Frankfurter Rundschau, Germany
By Damir Fras
Translated By Ron Argentati
28 November 2012
Edited by Gillian Palmer
Germany - Frankfurter Rundschau - Original Article (German)
Republicans threaten Obama saying they will refuse to confirm Susan Rice, his top choice for secretary of state, if he insists on nominating her. How bizarre.
It has been over three weeks since the U.S. presidential election but Republicans still have not gotten over losing to Barack Obama. In a bizarre spectacle they are now trying to torpedo Susan Rice, his top choice for Secretary of State, by refusing to confirm her nomination. All this before Rice, currently ambassador to the United Nations, has even been officially named as successor to Hillary Clinton. Not that that bothers some Republicans who are making early threats to withhold confirmation based on their suspicion of a conspiracy.
To some Republicans, the nefarious U.S. government Benghazi plot looks like this: On Sept. 11, the 11th anniversary of the attacks in New York and Washington, the U.S. ambassador to Libya, Chris Stevens, was killed along with three of his staff members. The attack took place on the day of huge protests against the anti-Mohammed film “Innocence of Muslims.” Susan Rice announced shortly thereafter that according to her information, the attacks were a spontaneous result of those demonstrations. And five days later, Sept. 16, Rice was still sticking to that version of events in television interviews she gave.
The CIA, however, announced on the day of the attack that they had evidence that the attack that killed Stevens was deliberately planned and carried out by al-Qaida. That piece of intelligence was not given to Susan Rice because the agency did not want to compromise or endanger its sources. Rice confirmed this week in discussions with her Senate critics that she had given out incorrect information and that no demonstrations had occurred in Benghazi on Sept. 11. But, Rice maintained, she had only based her statements on the information available to her at the time and the situation had meanwhile changed. In her statement she said, "Neither I nor anyone else in the administration intended to mislead the American people at any stage in this process, and the administration updated Congress and the American people as our assessments evolved."

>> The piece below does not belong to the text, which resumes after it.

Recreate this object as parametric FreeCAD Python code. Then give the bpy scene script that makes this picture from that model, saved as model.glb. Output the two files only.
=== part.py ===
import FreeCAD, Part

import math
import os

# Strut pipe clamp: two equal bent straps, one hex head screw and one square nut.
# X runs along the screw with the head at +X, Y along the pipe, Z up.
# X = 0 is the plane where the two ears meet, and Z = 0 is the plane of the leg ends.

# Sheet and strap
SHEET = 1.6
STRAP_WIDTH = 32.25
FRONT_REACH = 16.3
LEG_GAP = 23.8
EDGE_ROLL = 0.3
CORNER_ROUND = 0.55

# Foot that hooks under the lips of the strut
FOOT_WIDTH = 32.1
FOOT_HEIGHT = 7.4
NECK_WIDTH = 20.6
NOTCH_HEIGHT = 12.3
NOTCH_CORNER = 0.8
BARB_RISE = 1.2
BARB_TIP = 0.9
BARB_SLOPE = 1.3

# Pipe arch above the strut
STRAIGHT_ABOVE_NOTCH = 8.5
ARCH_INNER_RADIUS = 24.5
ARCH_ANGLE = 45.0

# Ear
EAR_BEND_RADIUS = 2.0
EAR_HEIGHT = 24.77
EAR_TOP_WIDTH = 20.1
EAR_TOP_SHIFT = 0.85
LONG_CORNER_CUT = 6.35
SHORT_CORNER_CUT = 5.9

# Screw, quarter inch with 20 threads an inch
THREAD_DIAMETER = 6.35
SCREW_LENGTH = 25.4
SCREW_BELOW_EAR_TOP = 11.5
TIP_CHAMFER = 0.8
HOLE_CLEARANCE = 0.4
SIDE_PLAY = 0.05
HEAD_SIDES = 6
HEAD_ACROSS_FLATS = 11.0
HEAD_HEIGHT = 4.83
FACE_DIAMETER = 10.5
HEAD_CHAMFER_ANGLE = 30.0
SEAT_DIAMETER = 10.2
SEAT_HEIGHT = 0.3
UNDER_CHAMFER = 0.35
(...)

That was not enough for Rice's critics — among them Senator John McCain, who ran unsuccessfully against Obama for the presidency in 2008 — who rebutted Rice's claims, writing, “We are disturbed that the administration isn't prepared to answer the most basic questions concerning the attacks in Benghazi nor disclose its reaction to those attacks. Beyond the untruthful answers from Ambassador Rice, we also have additional questions as to what happened in Benghazi before, during and after the attacks.”*
But that sounds like a desperate attempt to invent a scandal. Apart from the references to communications difficulties — no doubt factual — the Republicans have not yet been able to come up with any proof of a Benghazi conspiracy. How is it supposed to look? Is Obama supposed to have instructed Rice to lie in order to ensure his reelection? Could the deaths of four Americans even ensure that? And could the initial findings, as wrong as they might turn out to be, prove incompetence on the part of a nominee for the office of Secretary of State?
The Republican accusations are simply implausible because they ask no really important questions. Why did the Benghazi attacks take the entire U.S. intelligence apparatus by surprise? Why was the embassy inadequately protected? What are the ramifications of the attacks for other U.S. diplomats worldwide?

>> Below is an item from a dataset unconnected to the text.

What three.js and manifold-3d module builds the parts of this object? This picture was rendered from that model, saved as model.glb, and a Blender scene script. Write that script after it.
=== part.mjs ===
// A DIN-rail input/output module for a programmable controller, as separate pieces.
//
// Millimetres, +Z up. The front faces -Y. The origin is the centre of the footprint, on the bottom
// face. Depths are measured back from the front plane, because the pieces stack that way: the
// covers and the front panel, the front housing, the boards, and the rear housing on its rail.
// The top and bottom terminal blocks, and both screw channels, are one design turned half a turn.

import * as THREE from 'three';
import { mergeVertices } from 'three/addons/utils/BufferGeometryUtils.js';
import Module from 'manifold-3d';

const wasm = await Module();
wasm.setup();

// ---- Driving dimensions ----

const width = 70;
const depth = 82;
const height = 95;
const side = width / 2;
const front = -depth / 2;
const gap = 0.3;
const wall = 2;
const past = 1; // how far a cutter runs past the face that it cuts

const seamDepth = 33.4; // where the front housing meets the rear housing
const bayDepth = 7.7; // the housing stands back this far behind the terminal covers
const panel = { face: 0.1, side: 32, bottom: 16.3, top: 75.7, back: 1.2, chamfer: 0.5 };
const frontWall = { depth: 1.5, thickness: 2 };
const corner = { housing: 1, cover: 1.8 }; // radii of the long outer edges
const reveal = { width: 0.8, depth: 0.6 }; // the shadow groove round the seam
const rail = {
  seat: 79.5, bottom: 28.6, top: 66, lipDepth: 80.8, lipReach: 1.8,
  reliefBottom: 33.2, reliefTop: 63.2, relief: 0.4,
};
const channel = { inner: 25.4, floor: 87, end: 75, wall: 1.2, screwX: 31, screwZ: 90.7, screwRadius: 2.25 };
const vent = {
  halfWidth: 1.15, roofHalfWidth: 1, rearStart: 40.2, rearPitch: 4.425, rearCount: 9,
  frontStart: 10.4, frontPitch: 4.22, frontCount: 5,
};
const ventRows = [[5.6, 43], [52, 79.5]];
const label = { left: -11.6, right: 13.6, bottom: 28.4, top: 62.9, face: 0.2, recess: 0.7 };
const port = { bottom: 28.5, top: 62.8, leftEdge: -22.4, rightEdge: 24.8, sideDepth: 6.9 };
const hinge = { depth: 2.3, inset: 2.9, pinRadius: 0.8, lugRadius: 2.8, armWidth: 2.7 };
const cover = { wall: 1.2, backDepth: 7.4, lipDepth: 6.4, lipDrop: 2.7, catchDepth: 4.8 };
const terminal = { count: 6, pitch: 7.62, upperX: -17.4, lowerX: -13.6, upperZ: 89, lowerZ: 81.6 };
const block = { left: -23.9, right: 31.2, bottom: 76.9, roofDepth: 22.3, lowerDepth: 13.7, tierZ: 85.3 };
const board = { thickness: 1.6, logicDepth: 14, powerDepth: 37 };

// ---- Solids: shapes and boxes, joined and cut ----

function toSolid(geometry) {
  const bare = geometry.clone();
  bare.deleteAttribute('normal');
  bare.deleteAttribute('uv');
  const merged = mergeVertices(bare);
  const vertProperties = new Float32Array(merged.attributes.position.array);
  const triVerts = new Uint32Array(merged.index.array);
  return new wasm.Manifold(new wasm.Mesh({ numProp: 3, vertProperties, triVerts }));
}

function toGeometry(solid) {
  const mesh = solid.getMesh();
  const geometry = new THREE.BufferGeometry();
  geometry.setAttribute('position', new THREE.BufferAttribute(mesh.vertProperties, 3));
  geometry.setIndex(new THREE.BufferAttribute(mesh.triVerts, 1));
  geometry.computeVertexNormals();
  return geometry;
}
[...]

These questions have meanwhile been asked by Robert Kagan, the neoconservative foreign policy expert and certainly no fan of either Rice or Obama, who wrote in the Washington Post that Susan Rice should not be made a scapegoat for Benghazi, saying he has also yet to see any proof of a conspiracy. Kagan went on to say, “With so many potential crises staring us in the face in 2013, the country doesn’t need a nasty fight over who said what when or a brutal confirmation battle that may result in a new secretary of state wounded from the start by a partisan Senate vote.” Kagan says the attacks on Rice are motivated by partisan politics and that the Republicans are simply angry over losing the election. They want to get back at Obama, even if that means going against the best interests of the United States.
That will all be straightened out in the days to come. More serious are the charges made by some members of Congress that the attacks on Rice are racially motivated. While they have no proof to substantiate that charge, it should be noted that 80 of the 97 House members who signed a letter to the president urging him to abandon the Rice nomination are white males.
*Editor’s Note: This quotation, accurately translated, could not be verified.